Nutrition topic
Coffee
Last updated Sun May 17 2026 00:00:00 GMT+0000 (Coordinated Universal Time)
What the evidence shows
A 2017 umbrella review (Poole et al.) of ~200 meta-analyses found moderate coffee intake (3–4 cups/day) associates with:
- ~17% lower all-cause mortality at the lowest-risk dose.
- ~19% lower cardiovascular mortality.
- Lower incidence of type-2 diabetes, Parkinson’s disease, several cancers (liver, endometrial), depression.
Caffeinated and decaffeinated coffee both contribute; many benefits are not pure caffeine effects.
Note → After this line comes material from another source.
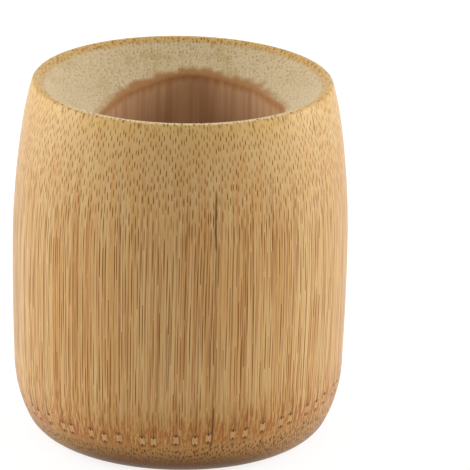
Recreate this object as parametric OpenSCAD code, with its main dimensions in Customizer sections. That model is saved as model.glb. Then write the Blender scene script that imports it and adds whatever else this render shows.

Why coffee, not just caffeine
Coffee is a complex matrix — chlorogenic acids, diterpenes, polyphenols — in addition to caffeine. Decaffeinated coffee retains most polyphenols and shows many of the same associations, with smaller effects on cardiovascular and Parkinson’s outcomes.
Caveats
- Unfiltered coffee (French press, espresso) raises LDL via cafestol/kahweol; filtered (paper drip) does not.
- Pregnancy: high caffeine intake associates with low birth weight; most guidelines suggest <200 mg/day.
- Sleep: caffeine half-life is ~5–6 hours; consumption after early afternoon disrupts sleep architecture in many adults.
- Arrhythmia: contrary to old teaching, moderate coffee does not increase atrial fibrillation risk.
- Genetic variation in CYP1A2 affects caffeine metabolism; fast vs. slow metabolisers may respond differently.
Related entries
References
- Poole, R. et al. Coffee consumption and health: umbrella review of meta-analyses. BMJ 359, j5024 (2017).